◆ Work instructions:
Repeat all entries exactly.

◆ Entries with model source code:
_ _ _ _ _ _ _

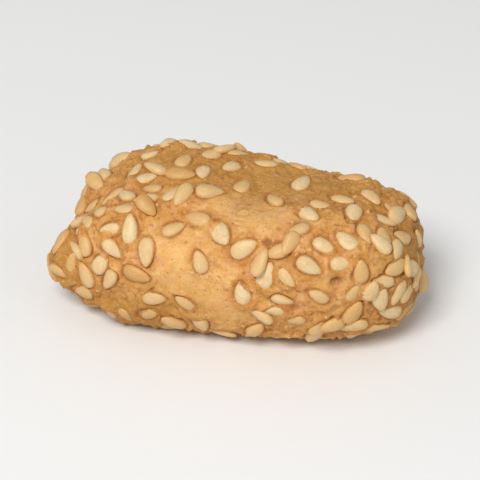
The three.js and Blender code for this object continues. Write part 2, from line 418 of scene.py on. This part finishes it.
def noise_field(points, size, octaves=1, shift=0.0):
    """Smooth noise about 0, at the points, with features of this size."""
    places = points / size + [shift, 2 * shift, 3 * shift]
    return np.array([noise.fractal(place, 1.0, 2.0, octaves) for place in places.tolist()])


def bump(distance, width):
    return np.exp(-((distance / width) ** 2))


def rise(values, low, high):
    """From 0 at low to 1 at high, with no corner at either."""
    share = np.clip((values - low) / (high - low), 0, 1)
    return share * share * (3 - 2 * share)


def coat_relief(points):
    """How the seeds in it lift and crease the dough: its height, its creases, and the gap to a seed."""
    gap = np.full(len(points), SEED_LENGTH)
    cover = np.zeros(len(points))
    collar = np.zeros(len(points))
    not_nothing = 1e-6  # so that no gap is divided by 0
    for middle, axes, size, luck in zip(seed_middles[:SEED_COUNT], seed_axes, seed_sizes, seed_luck):
        near = np.linalg.norm(points - middle, axis=1) < SEED_LENGTH
        endwise, across, _ = ((points[near] - middle) @ axes / size).T
        lengthwise = endwise / (SEED_LENGTH / 2)
        half_width = SEED_WIDTH / 2 * (1 - SEED_TIP_TAPER * np.clip(lengthwise, -1, 1))
        share = np.hypot(lengthwise, across / half_width) + not_nothing
        own_gap = np.hypot(endwise, across) * (1 - 1 / share) * size
        gap[near] = np.minimum(gap[near], own_gap)
        if COLLAR_DRAW * luck % 1 < COLLAR_SHARE:
            collar[near] = np.maximum(collar[near], bump(own_gap, COLLAR_WIDTH))
        if luck < COVERED_SHARE:
            root = bump(lengthwise - COVER_PLACE, COVER_LENGTH) * bump(across, COVER_BREADTH)
            cover[near] = np.maximum(cover[near], root)
    uneven = CREASE_SHARE + CREASE_SPREAD * noise_field(points, CREASE_PATCH, shift=31)
    crease = bump(gap, EDGE_CREASE_WIDTH) * (1 - cover) * (1 - COLLAR_FILLING * collar)
    crease = crease * np.clip(uneven, CREASE_LEAST, 1)
    height = LIP * bump(gap - LIP_DISTANCE, LIP_WIDTH) + COVER_HEIGHT * cover + COLLAR_HEIGHT * collar
    return height - EDGE_CREASE * crease, crease, gap


def scattered_pits(points, chance):
    """Small round holes that steam left: how deep the dough is hollowed at each point."""
    depth = np.zeros(len(points))
    for _ in range(PIT_COUNT):
        at = points[chance.integers(len(points))]
        radius = chance.uniform(*PIT_RADIUS)
        away = np.linalg.norm(points - at, axis=1)
        near = away < 2 * radius
        depth[near] = np.maximum(depth[near], chance.uniform(*PIT_DEPTH) * bump(away[near], radius))
    for at, radius, deepest in HOLES.values():
        away = np.linalg.norm(points - at, axis=1)
        depth = np.maximum(depth, deepest * bump(away, radius))
    return depth


def scattered_cracks(points, normals, chance):
    """Short ragged cracks, each a walk over the surface: 1 at their deepest."""
    depth = np.zeros(len(points))
    for _ in range(CRACK_COUNT):
        start = chance.integers(len(points))
        at, normal = points[start], normals[start]
        heading = unit(np.cross(normal, chance.normal(size=3)))
        for step in range(CRACK_STEPS):
            fade = math.sin(math.pi * (step + 1) / (CRACK_STEPS + 1))
            away = np.linalg.norm(points - at, axis=1)
            depth = np.maximum(depth, fade * bump(away, CRACK_WIDTH))
            heading = unit(heading + CRACK_BEND * np.cross(normal, heading) * chance.normal())
            nearest = np.argmin(np.linalg.norm(points - (at + CRACK_STEP * heading), axis=1))
            at, normal = points[nearest], normals[nearest]
            heading = unit(heading - normal * (heading @ normal))
    return depth


def fresh_field(points):
    """1 where the dough swelled late and stayed pale, and 0 where its first skin browned."""
    fresh = np.zeros(len(points))
    for at, radius, in_patch in COAT_PATCHES.values():
        if in_patch > 1:
            away = ((points - at) ** 2).sum(-1) / (FRESH_REACH * radius) ** 2
            fresh = np.maximum(fresh, min(1, in_patch - 1) * np.exp(-(away**2)))
    return fresh


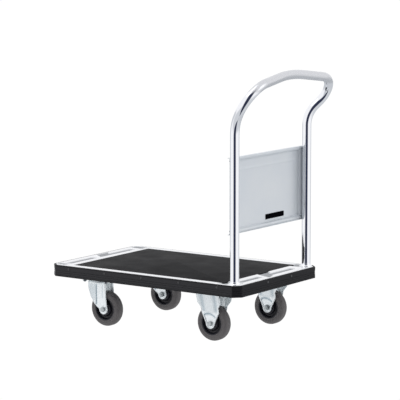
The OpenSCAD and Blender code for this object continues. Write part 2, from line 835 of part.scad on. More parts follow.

_ _ _ _ _ _ _

◆ Answer to this task:
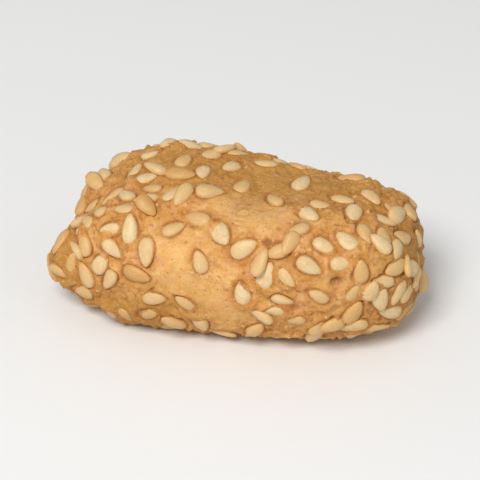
The three.js and Blender code for this object continues. Write part 2, from line 418 of scene.py on. This part finishes it.
def noise_field(points, size, octaves=1, shift=0.0):
    """Smooth noise about 0, at the points, with features of this size."""
    places = points / size + [shift, 2 * shift, 3 * shift]
    return np.array([noise.fractal(place, 1.0, 2.0, octaves) for place in places.tolist()])


def bump(distance, width):
    return np.exp(-((distance / width) ** 2))


def rise(values, low, high):
    """From 0 at low to 1 at high, with no corner at either."""
    share = np.clip((values - low) / (high - low), 0, 1)
    return share * share * (3 - 2 * share)


def coat_relief(points):
    """How the seeds in it lift and crease the dough: its height, its creases, and the gap to a seed."""
    gap = np.full(len(points), SEED_LENGTH)
    cover = np.zeros(len(points))
    collar = np.zeros(len(points))
    not_nothing = 1e-6  # so that no gap is divided by 0
    for middle, axes, size, luck in zip(seed_middles[:SEED_COUNT], seed_axes, seed_sizes, seed_luck):
        near = np.linalg.norm(points - middle, axis=1) < SEED_LENGTH
        endwise, across, _ = ((points[near] - middle) @ axes / size).T
        lengthwise = endwise / (SEED_LENGTH / 2)
        half_width = SEED_WIDTH / 2 * (1 - SEED_TIP_TAPER * np.clip(lengthwise, -1, 1))
        share = np.hypot(lengthwise, across / half_width) + not_nothing
        own_gap = np.hypot(endwise, across) * (1 - 1 / share) * size
        gap[near] = np.minimum(gap[near], own_gap)
        if COLLAR_DRAW * luck % 1 < COLLAR_SHARE:
            collar[near] = np.maximum(collar[near], bump(own_gap, COLLAR_WIDTH))
        if luck < COVERED_SHARE:
            root = bump(lengthwise - COVER_PLACE, COVER_LENGTH) * bump(across, COVER_BREADTH)
            cover[near] = np.maximum(cover[near], root)
    uneven = CREASE_SHARE + CREASE_SPREAD * noise_field(points, CREASE_PATCH, shift=31)
    crease = bump(gap, EDGE_CREASE_WIDTH) * (1 - cover) * (1 - COLLAR_FILLING * collar)
    crease = crease * np.clip(uneven, CREASE_LEAST, 1)
    height = LIP * bump(gap - LIP_DISTANCE, LIP_WIDTH) + COVER_HEIGHT * cover + COLLAR_HEIGHT * collar
    return height - EDGE_CREASE * crease, crease, gap


def scattered_pits(points, chance):
    """Small round holes that steam left: how deep the dough is hollowed at each point."""
    depth = np.zeros(len(points))
    for _ in range(PIT_COUNT):
        at = points[chance.integers(len(points))]
        radius = chance.uniform(*PIT_RADIUS)
        away = np.linalg.norm(points - at, axis=1)
        near = away < 2 * radius
        depth[near] = np.maximum(depth[near], chance.uniform(*PIT_DEPTH) * bump(away[near], radius))
    for at, radius, deepest in HOLES.values():
        away = np.linalg.norm(points - at, axis=1)
        depth = np.maximum(depth, deepest * bump(away, radius))
    return depth


def scattered_cracks(points, normals, chance):
    """Short ragged cracks, each a walk over the surface: 1 at their deepest."""
    depth = np.zeros(len(points))
    for _ in range(CRACK_COUNT):
        start = chance.integers(len(points))
        at, normal = points[start], normals[start]
        heading = unit(np.cross(normal, chance.normal(size=3)))
        for step in range(CRACK_STEPS):
            fade = math.sin(math.pi * (step + 1) / (CRACK_STEPS + 1))
            away = np.linalg.norm(points - at, axis=1)
            depth = np.maximum(depth, fade * bump(away, CRACK_WIDTH))
            heading = unit(heading + CRACK_BEND * np.cross(normal, heading) * chance.normal())
            nearest = np.argmin(np.linalg.norm(points - (at + CRACK_STEP * heading), axis=1))
            at, normal = points[nearest], normals[nearest]
            heading = unit(heading - normal * (heading @ normal))
    return depth


def fresh_field(points):
    """1 where the dough swelled late and stayed pale, and 0 where its first skin browned."""
    fresh = np.zeros(len(points))
    for at, radius, in_patch in COAT_PATCHES.values():
        if in_patch > 1:
            away = ((points - at) ** 2).sum(-1) / (FRESH_REACH * radius) ** 2
            fresh = np.maximum(fresh, min(1, in_patch - 1) * np.exp(-(away**2)))
    return fresh


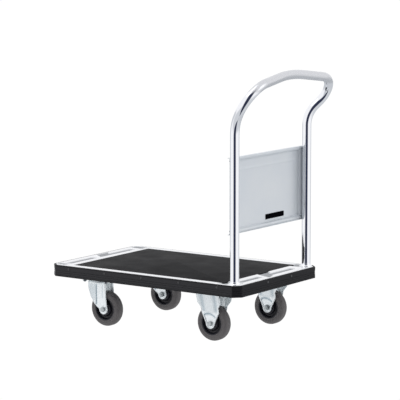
The OpenSCAD and Blender code for this object continues. Write part 2, from line 835 of part.scad on. More parts follow.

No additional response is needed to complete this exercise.